> **What you need to do**: Nothing outside the stretch should be returned: give exactly the lines from the line containing "const crustMesh = new" through the line containing "from mathutils import Matrix", including both.

> **Information supplied**:
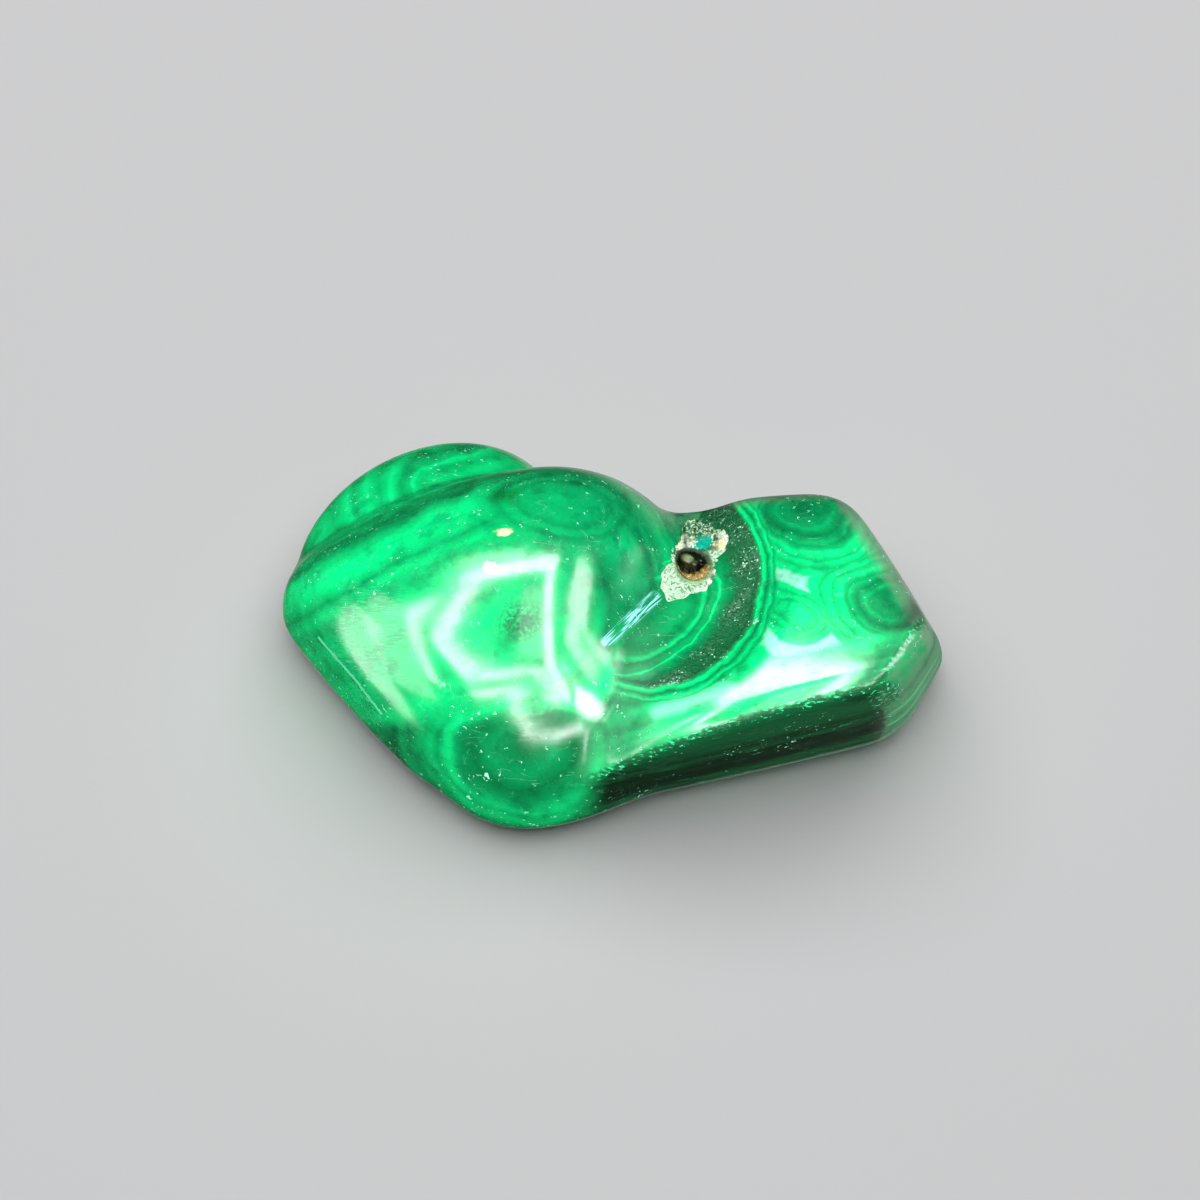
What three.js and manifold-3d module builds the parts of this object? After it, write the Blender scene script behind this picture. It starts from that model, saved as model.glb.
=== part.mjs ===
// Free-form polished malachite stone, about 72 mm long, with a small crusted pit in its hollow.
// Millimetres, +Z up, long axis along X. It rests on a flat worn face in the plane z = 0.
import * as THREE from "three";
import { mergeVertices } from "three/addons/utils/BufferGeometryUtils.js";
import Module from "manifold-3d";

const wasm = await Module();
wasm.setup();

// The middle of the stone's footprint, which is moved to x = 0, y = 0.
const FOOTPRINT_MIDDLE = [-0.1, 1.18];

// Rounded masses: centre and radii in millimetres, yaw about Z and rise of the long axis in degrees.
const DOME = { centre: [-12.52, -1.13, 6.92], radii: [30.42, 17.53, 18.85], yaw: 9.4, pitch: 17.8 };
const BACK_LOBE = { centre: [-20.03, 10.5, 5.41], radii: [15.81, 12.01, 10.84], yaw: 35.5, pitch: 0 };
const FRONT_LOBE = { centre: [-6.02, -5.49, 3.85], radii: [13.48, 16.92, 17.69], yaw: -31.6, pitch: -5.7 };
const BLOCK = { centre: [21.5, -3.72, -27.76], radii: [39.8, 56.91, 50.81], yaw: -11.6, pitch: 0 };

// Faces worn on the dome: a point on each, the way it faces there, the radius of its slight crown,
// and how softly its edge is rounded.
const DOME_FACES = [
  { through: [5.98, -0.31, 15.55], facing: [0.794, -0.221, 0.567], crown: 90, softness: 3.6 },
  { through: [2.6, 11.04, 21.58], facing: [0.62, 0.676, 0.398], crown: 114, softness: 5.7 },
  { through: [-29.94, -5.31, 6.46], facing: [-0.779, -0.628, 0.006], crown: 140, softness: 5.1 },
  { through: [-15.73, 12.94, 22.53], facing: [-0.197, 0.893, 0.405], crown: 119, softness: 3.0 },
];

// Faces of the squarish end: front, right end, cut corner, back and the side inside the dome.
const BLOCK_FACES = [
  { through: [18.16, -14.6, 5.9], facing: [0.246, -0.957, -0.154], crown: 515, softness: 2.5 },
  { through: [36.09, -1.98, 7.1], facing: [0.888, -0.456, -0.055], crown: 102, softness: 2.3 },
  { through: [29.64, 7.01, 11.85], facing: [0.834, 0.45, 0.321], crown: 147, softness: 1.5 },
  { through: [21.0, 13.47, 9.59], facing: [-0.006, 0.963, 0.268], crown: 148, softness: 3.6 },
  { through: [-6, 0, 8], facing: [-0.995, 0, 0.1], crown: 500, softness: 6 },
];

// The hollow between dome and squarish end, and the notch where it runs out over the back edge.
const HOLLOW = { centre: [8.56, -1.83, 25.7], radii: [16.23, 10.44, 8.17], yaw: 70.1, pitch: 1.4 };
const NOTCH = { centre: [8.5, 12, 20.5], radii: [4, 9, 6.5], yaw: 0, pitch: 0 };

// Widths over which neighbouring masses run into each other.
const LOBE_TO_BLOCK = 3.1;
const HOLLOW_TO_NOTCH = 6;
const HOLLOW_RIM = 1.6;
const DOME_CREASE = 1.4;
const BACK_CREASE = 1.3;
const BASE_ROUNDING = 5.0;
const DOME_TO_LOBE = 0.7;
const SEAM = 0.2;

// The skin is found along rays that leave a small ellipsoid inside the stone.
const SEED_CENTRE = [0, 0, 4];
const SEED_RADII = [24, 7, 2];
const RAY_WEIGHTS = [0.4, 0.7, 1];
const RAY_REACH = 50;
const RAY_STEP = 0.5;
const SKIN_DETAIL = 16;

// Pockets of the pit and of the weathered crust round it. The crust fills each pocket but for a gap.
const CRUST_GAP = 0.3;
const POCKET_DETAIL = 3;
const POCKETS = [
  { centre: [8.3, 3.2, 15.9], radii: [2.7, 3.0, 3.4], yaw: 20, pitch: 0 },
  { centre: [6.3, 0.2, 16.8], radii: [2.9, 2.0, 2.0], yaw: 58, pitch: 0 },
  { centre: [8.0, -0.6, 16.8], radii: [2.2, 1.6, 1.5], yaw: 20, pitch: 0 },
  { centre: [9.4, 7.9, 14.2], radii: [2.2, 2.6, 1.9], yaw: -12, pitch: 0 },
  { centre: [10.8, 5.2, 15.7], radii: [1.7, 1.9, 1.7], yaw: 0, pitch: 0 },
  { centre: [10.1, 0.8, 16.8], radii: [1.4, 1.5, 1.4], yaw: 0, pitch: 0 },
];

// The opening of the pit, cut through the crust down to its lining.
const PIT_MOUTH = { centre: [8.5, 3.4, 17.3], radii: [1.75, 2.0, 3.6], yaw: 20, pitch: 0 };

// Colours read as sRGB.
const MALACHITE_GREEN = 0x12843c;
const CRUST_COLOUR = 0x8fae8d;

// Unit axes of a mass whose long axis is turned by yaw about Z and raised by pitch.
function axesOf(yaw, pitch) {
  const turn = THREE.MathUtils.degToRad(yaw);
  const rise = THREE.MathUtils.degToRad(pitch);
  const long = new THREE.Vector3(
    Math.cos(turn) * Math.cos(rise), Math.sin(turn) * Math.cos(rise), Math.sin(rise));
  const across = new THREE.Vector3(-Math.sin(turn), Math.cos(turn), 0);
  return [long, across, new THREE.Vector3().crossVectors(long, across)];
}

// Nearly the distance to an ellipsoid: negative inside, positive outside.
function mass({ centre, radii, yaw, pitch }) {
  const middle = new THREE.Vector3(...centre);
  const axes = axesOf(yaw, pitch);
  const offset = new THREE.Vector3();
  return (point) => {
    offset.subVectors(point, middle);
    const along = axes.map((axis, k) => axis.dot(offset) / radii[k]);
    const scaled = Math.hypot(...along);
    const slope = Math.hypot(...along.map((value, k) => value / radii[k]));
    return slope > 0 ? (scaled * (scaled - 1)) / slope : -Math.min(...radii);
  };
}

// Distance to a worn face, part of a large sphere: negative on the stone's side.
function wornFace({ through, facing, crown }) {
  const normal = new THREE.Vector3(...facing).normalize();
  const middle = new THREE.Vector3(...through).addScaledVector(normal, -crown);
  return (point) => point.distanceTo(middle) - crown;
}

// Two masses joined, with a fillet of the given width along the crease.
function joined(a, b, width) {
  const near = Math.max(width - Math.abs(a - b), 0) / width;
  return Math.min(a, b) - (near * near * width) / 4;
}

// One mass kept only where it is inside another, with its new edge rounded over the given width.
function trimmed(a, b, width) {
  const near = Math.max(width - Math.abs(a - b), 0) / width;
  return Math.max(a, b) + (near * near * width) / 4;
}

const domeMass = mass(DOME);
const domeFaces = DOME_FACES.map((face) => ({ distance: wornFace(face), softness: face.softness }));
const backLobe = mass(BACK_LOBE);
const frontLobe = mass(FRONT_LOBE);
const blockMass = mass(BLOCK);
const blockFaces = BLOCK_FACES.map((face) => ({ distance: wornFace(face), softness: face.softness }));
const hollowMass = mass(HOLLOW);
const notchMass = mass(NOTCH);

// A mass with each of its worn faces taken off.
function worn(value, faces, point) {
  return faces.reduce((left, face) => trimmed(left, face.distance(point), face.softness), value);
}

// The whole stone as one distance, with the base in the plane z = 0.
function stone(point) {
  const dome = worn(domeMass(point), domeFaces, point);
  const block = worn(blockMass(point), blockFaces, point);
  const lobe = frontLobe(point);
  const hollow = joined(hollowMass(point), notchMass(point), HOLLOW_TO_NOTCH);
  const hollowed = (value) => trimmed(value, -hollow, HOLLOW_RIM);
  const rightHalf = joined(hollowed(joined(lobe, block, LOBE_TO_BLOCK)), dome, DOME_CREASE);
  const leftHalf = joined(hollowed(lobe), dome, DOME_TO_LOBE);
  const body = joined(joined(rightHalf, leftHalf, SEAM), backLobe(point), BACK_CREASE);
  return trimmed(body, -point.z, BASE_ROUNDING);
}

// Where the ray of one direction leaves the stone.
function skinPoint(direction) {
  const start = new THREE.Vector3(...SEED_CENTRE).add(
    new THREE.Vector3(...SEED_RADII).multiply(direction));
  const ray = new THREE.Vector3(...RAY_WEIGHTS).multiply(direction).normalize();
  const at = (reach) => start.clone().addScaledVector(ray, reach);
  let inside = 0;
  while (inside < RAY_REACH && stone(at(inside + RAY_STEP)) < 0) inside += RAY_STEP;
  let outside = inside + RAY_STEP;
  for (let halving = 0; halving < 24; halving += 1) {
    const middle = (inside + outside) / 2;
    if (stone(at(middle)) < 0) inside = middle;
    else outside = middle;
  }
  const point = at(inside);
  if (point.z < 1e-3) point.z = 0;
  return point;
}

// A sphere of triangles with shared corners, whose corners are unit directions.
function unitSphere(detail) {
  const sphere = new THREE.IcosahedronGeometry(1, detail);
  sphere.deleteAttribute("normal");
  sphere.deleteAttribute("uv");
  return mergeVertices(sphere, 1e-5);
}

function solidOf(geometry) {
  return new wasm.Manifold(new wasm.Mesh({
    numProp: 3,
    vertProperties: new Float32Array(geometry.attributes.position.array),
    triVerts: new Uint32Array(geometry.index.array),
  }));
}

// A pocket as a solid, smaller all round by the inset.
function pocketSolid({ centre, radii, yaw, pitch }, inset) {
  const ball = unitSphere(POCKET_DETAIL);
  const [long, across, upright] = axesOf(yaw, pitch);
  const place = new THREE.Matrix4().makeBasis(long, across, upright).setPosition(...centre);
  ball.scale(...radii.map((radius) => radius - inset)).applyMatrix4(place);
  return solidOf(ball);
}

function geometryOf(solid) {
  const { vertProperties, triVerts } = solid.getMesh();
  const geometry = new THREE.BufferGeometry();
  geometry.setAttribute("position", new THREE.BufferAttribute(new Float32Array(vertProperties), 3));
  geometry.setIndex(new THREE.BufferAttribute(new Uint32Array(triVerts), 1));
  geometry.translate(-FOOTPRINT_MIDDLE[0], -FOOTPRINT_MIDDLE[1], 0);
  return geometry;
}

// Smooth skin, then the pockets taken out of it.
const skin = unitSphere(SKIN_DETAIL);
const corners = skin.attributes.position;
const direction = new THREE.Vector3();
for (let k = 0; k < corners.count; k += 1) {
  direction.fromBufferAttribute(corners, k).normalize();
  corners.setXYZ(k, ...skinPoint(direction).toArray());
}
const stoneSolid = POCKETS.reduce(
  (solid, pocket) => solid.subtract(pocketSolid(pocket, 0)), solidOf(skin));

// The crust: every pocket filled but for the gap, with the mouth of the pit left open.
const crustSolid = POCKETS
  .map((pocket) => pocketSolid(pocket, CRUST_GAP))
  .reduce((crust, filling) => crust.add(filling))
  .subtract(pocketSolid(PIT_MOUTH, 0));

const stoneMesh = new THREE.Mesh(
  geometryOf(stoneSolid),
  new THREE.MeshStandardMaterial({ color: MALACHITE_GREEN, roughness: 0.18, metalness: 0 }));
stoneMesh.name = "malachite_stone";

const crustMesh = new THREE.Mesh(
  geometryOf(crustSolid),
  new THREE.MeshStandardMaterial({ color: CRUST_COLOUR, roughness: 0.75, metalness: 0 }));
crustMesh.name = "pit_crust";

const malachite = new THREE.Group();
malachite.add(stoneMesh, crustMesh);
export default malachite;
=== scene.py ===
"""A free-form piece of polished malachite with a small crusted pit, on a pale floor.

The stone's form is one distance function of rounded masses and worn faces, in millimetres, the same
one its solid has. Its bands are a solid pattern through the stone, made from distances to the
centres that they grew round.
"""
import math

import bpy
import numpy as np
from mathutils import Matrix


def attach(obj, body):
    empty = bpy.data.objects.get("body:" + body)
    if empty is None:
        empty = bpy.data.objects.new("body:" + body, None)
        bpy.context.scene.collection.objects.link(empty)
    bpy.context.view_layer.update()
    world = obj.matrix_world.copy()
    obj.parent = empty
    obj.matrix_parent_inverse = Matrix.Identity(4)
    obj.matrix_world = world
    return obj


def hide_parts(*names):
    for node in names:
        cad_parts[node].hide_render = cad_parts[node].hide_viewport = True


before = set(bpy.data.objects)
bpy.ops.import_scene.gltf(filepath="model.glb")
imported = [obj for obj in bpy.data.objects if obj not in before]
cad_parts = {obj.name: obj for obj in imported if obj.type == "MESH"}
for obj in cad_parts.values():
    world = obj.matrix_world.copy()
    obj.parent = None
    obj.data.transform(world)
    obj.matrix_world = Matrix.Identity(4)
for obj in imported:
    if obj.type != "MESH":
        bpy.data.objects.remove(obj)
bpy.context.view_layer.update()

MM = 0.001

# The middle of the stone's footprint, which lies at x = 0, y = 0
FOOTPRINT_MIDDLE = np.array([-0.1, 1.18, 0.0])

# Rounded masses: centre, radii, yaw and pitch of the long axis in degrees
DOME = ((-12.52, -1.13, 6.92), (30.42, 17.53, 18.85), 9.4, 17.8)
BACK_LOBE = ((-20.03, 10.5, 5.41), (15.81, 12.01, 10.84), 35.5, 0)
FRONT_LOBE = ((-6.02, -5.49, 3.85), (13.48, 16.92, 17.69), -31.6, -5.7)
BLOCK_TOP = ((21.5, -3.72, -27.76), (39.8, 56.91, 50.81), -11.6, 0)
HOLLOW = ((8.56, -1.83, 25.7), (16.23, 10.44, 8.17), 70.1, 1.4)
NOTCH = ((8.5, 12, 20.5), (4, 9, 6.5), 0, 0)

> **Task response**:
const crustMesh = new THREE.Mesh(
  geometryOf(crustSolid),
  new THREE.MeshStandardMaterial({ color: CRUST_COLOUR, roughness: 0.75, metalness: 0 }));
crustMesh.name = "pit_crust";

const malachite = new THREE.Group();
malachite.add(stoneMesh, crustMesh);
export default malachite;
=== scene.py ===
"""A free-form piece of polished malachite with a small crusted pit, on a pale floor.

The stone's form is one distance function of rounded masses and worn faces, in millimetres, the same
one its solid has. Its bands are a solid pattern through the stone, made from distances to the
centres that they grew round.
"""
import math

import bpy
import numpy as np
from mathutils import Matrix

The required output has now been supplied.